Brief: Print the lines beginning with the one that contains "const celestite = new" and ending with the one that contains "point = shown.matrix_world", exactly, both included, and no other lines.

Data segment:
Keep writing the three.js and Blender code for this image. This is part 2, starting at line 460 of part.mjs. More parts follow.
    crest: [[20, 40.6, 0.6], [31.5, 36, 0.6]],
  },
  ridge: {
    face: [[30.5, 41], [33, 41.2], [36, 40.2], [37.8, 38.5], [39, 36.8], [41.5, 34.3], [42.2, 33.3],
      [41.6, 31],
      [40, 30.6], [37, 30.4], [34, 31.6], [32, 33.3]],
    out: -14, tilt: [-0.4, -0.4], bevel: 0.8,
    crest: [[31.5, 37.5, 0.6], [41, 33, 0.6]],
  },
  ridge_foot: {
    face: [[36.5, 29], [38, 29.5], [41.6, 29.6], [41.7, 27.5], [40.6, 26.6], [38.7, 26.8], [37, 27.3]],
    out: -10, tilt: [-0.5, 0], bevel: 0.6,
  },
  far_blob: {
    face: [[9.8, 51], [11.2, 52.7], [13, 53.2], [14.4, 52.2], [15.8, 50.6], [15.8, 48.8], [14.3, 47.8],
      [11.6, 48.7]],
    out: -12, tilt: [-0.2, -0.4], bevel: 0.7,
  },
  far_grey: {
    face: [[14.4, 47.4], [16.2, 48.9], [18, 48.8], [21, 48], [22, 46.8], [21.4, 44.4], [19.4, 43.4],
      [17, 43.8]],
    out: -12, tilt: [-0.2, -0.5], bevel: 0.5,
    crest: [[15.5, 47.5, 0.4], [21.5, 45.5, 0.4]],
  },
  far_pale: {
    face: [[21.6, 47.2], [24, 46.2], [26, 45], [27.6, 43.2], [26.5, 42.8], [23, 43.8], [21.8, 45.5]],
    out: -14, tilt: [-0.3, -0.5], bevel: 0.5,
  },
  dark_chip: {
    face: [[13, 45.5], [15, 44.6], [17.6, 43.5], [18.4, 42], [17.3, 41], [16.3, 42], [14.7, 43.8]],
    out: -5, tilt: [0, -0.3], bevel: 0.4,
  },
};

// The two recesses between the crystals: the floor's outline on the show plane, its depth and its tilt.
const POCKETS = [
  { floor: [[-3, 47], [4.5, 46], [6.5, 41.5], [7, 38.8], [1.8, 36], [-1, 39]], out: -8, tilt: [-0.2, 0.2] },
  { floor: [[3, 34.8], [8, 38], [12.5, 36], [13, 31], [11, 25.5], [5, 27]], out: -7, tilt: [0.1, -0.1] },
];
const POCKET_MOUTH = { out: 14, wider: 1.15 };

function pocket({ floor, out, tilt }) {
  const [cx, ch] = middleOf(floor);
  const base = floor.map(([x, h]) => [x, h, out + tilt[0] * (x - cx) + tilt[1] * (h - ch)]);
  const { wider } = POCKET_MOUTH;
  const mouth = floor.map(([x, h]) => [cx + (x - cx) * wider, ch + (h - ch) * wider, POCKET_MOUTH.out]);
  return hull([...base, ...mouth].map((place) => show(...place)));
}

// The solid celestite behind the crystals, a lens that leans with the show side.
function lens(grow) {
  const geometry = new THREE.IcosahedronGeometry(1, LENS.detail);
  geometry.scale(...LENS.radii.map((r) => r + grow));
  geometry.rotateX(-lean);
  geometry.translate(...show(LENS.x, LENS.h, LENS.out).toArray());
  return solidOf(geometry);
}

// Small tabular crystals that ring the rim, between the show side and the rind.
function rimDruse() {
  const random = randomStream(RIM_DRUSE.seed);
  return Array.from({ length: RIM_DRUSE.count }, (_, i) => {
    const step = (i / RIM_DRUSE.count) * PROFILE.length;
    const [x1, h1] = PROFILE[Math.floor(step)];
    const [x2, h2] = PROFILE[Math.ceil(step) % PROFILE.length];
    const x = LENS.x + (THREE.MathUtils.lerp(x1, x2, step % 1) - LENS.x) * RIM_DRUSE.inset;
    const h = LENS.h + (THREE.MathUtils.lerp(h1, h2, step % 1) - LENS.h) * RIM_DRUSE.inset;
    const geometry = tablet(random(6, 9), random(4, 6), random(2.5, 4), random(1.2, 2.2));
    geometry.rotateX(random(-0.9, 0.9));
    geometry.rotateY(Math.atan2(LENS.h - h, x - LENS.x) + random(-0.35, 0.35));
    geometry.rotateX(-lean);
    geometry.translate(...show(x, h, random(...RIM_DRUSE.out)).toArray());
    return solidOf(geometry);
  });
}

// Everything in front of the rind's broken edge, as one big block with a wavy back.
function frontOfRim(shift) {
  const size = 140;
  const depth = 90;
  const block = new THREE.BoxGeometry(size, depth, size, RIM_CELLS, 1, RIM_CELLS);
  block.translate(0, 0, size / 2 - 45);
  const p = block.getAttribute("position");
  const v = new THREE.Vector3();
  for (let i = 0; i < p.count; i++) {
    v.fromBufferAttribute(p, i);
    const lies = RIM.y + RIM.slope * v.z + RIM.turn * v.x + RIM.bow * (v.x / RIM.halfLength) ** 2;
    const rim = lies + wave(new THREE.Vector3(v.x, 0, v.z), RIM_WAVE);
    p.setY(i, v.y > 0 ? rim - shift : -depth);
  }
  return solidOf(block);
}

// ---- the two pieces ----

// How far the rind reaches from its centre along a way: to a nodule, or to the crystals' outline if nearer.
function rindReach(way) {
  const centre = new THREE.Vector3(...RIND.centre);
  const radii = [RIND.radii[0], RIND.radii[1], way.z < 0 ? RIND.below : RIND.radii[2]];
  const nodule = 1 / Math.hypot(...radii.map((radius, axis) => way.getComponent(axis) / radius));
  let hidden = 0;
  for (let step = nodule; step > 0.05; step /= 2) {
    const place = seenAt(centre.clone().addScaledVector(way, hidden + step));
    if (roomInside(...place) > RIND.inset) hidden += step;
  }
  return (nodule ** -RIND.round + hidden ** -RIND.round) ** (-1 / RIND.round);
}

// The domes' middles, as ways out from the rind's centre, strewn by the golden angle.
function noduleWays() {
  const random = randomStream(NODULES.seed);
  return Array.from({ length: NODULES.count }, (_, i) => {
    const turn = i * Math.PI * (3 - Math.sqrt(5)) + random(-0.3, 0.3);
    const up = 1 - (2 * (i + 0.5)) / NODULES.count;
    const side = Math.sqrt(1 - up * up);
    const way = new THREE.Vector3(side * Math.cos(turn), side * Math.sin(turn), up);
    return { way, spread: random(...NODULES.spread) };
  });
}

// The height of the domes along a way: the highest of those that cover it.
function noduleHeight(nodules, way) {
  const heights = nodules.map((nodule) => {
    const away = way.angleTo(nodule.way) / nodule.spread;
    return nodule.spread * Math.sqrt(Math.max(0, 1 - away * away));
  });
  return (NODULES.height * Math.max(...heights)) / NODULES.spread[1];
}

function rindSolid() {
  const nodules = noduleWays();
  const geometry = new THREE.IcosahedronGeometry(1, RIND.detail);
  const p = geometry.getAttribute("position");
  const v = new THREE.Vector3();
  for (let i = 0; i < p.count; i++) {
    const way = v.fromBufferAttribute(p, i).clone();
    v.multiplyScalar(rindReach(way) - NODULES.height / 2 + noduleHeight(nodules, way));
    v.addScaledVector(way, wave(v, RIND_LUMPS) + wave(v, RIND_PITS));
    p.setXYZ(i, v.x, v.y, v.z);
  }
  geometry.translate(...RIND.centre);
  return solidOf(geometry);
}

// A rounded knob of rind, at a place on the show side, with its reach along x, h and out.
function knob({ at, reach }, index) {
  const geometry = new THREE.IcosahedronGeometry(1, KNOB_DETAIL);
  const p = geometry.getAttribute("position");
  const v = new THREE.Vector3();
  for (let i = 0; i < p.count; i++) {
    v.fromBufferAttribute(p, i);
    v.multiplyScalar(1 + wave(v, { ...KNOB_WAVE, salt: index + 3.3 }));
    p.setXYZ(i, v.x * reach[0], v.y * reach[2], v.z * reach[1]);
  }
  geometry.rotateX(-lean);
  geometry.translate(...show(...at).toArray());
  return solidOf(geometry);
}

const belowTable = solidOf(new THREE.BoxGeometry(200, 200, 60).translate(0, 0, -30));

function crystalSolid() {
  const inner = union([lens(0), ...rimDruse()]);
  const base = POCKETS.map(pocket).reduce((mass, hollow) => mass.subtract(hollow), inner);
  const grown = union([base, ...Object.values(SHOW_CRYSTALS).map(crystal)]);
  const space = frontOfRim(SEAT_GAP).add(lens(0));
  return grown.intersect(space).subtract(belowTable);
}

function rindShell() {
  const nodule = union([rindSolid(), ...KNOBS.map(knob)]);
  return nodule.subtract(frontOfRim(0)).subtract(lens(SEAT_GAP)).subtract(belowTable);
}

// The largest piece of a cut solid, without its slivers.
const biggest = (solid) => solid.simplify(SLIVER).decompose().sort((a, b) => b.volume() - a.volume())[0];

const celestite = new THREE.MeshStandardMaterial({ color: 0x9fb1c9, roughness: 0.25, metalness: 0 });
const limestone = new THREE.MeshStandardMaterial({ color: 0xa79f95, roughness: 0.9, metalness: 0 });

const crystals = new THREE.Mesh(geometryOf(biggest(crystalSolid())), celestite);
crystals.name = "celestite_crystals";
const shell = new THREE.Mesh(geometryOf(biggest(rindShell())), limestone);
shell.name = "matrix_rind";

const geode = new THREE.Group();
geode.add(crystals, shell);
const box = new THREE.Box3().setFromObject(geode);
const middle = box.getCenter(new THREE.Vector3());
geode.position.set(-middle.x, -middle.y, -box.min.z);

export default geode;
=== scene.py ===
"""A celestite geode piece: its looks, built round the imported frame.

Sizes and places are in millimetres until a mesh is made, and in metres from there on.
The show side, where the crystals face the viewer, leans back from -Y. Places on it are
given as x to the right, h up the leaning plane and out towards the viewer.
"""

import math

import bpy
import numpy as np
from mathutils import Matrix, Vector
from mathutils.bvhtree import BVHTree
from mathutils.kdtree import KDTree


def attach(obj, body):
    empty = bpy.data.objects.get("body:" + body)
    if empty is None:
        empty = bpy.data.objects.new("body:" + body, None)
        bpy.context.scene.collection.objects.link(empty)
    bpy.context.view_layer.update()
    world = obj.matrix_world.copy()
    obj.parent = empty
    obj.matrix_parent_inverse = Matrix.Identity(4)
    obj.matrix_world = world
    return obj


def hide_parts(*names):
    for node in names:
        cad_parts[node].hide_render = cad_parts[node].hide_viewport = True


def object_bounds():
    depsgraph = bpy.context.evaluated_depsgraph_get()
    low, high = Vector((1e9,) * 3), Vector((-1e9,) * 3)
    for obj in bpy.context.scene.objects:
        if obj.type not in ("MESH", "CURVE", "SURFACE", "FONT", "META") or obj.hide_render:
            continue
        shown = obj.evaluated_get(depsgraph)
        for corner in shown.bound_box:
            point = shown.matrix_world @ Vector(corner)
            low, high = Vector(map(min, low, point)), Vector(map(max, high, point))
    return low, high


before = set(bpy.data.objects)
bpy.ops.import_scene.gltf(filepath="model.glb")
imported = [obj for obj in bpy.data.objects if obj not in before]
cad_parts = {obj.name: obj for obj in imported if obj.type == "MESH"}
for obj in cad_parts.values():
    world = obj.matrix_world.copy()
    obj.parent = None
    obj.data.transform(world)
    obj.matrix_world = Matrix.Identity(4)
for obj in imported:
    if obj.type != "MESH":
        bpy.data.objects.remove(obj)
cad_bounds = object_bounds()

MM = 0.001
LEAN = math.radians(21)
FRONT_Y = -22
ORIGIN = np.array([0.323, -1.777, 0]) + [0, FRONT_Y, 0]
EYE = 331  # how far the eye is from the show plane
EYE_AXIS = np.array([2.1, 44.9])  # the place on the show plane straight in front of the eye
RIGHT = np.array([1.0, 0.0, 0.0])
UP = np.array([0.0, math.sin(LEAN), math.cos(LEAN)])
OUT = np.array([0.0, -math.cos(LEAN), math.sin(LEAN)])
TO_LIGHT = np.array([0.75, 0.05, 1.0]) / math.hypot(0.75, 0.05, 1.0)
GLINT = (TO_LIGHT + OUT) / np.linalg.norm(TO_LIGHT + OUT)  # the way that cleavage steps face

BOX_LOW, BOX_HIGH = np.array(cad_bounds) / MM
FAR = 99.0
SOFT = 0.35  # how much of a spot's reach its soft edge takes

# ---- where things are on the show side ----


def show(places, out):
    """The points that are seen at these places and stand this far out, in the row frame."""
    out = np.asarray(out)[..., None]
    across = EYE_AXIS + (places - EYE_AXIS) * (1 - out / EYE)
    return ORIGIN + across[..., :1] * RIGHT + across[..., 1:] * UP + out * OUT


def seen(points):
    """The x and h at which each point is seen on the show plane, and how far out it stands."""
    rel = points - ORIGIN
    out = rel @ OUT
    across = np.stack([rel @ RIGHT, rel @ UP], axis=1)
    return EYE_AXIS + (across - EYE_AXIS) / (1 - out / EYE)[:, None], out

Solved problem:
const celestite = new THREE.MeshStandardMaterial({ color: 0x9fb1c9, roughness: 0.25, metalness: 0 });
const limestone = new THREE.MeshStandardMaterial({ color: 0xa79f95, roughness: 0.9, metalness: 0 });

const crystals = new THREE.Mesh(geometryOf(biggest(crystalSolid())), celestite);
crystals.name = "celestite_crystals";
const shell = new THREE.Mesh(geometryOf(biggest(rindShell())), limestone);
shell.name = "matrix_rind";

const geode = new THREE.Group();
geode.add(crystals, shell);
const box = new THREE.Box3().setFromObject(geode);
const middle = box.getCenter(new THREE.Vector3());
geode.position.set(-middle.x, -middle.y, -box.min.z);

export default geode;
=== scene.py ===
"""A celestite geode piece: its looks, built round the imported frame.

Sizes and places are in millimetres until a mesh is made, and in metres from there on.
The show side, where the crystals face the viewer, leans back from -Y. Places on it are
given as x to the right, h up the leaning plane and out towards the viewer.
"""

import math

import bpy
import numpy as np
from mathutils import Matrix, Vector
from mathutils.bvhtree import BVHTree
from mathutils.kdtree import KDTree


def attach(obj, body):
    empty = bpy.data.objects.get("body:" + body)
    if empty is None:
        empty = bpy.data.objects.new("body:" + body, None)
        bpy.context.scene.collection.objects.link(empty)
    bpy.context.view_layer.update()
    world = obj.matrix_world.copy()
    obj.parent = empty
    obj.matrix_parent_inverse = Matrix.Identity(4)
    obj.matrix_world = world
    return obj


def hide_parts(*names):
    for node in names:
        cad_parts[node].hide_render = cad_parts[node].hide_viewport = True


def object_bounds():
    depsgraph = bpy.context.evaluated_depsgraph_get()
    low, high = Vector((1e9,) * 3), Vector((-1e9,) * 3)
    for obj in bpy.context.scene.objects:
        if obj.type not in ("MESH", "CURVE", "SURFACE", "FONT", "META") or obj.hide_render:
            continue
        shown = obj.evaluated_get(depsgraph)
        for corner in shown.bound_box:
            point = shown.matrix_world @ Vector(corner)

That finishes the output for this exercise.